From: Matt Corallo <git@bluematt.me>
Date: Wed, 17 Oct 2018 22:21:06 +0000 (-0400)
Subject: ChannelManager support for monitor update failure in one place
X-Git-Tag: v0.0.12~289^2~1
X-Git-Url: http://git.bitcoin.ninja/?a=commitdiff_plain;h=267b9a44dffecd06de24231c1cbd39fa022f8ebb;p=rust-lightning

ChannelManager support for monitor update failure in one place
---

diff --git a/src/ln/channelmanager.rs b/src/ln/channelmanager.rs
index 55962d95b..f2a191fed 100644
--- a/src/ln/channelmanager.rs
+++ b/src/ln/channelmanager.rs
@@ -23,7 +23,7 @@ use secp256k1;
 use chain::chaininterface::{BroadcasterInterface,ChainListener,ChainWatchInterface,FeeEstimator};
 use chain::transaction::OutPoint;
 use ln::channel::{Channel, ChannelError, ChannelKeys};
-use ln::channelmonitor::{ManyChannelMonitor, CLTV_CLAIM_BUFFER, HTLC_FAIL_TIMEOUT_BLOCKS};
+use ln::channelmonitor::{ChannelMonitorUpdateErr, ManyChannelMonitor, CLTV_CLAIM_BUFFER, HTLC_FAIL_TIMEOUT_BLOCKS};
 use ln::router::{Route,RouteHop};
 use ln::msgs;
 use ln::msgs::{ChannelMessageHandler, HandleError, RAACommitmentOrder};
@@ -586,6 +586,33 @@ impl ChannelManager {
 		}
 	}
 
+	fn handle_monitor_update_fail(&self, mut channel_state_lock: MutexGuard<ChannelHolder>, channel_id: &[u8; 32], err: ChannelMonitorUpdateErr, reason: RAACommitmentOrder) {
+		match err {
+			ChannelMonitorUpdateErr::PermanentFailure => {
+				let mut chan = {
+					let channel_state = channel_state_lock.borrow_parts();
+					let chan = channel_state.by_id.remove(channel_id).expect("monitor_update_failed must be called within the same lock as the channel get!");
+					if let Some(short_id) = chan.get_short_channel_id() {
+						channel_state.short_to_id.remove(&short_id);
+					}
+					chan
+				};
+				mem::drop(channel_state_lock);
+				self.finish_force_close_channel(chan.force_shutdown());
+				let mut events = self.pending_events.lock().unwrap();
+				if let Ok(update) = self.get_channel_update(&chan) {
+					events.push(events::Event::BroadcastChannelUpdate {
+						msg: update
+					});
+				}
+			},
+			ChannelMonitorUpdateErr::TemporaryFailure => {
+				let channel = channel_state_lock.by_id.get_mut(channel_id).expect("monitor_update_failed must be called within the same lock as the channel get!");
+				channel.monitor_update_failed(reason);
+			},
+		}
+	}
+
 	#[inline]
 	fn gen_rho_mu_from_shared_secret(shared_secret: &SharedSecret) -> ([u8; 32], [u8; 32]) {
 		({
@@ -984,6 +1011,11 @@ impl ChannelManager {
 				if let Some((err, code, chan_update)) = loop {
 					let chan = channel_state.as_mut().unwrap().by_id.get_mut(&forwarding_id).unwrap();
 
+					// Note that we could technically not return an error yet here and just hope
+					// that the connection is reestablished or monitor updated by the time we get
+					// around to doing the actual forward, but better to fail early if we can and
+					// hopefully an attacker trying to path-trace payments cannot make this occur
+					// on a small/per-node/per-channel scale.

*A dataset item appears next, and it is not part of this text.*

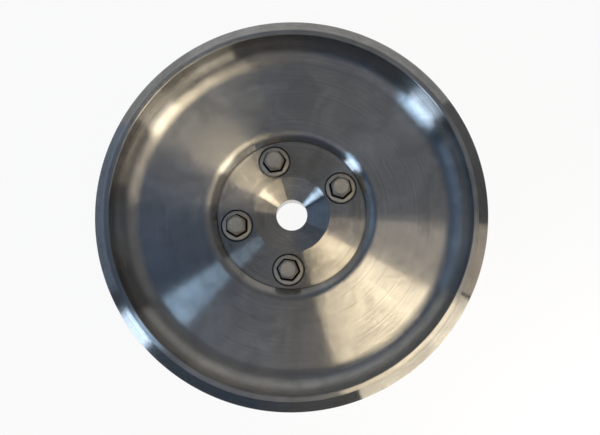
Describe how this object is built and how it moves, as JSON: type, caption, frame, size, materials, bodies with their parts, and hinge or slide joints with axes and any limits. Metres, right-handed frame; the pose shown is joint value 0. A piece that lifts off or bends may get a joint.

 					if !chan.is_live() { // channel_disabled
 						break Some(("Forwarding channel is not in a ready state.", 0x1000 | 20, Some(self.get_channel_update(chan).unwrap())));
 					}
@@ -1027,6 +1059,7 @@ impl ChannelManager {
 	}
 
 	/// only fails if the channel does not yet have an assigned short_id
+	/// May be called with channel_state already locked!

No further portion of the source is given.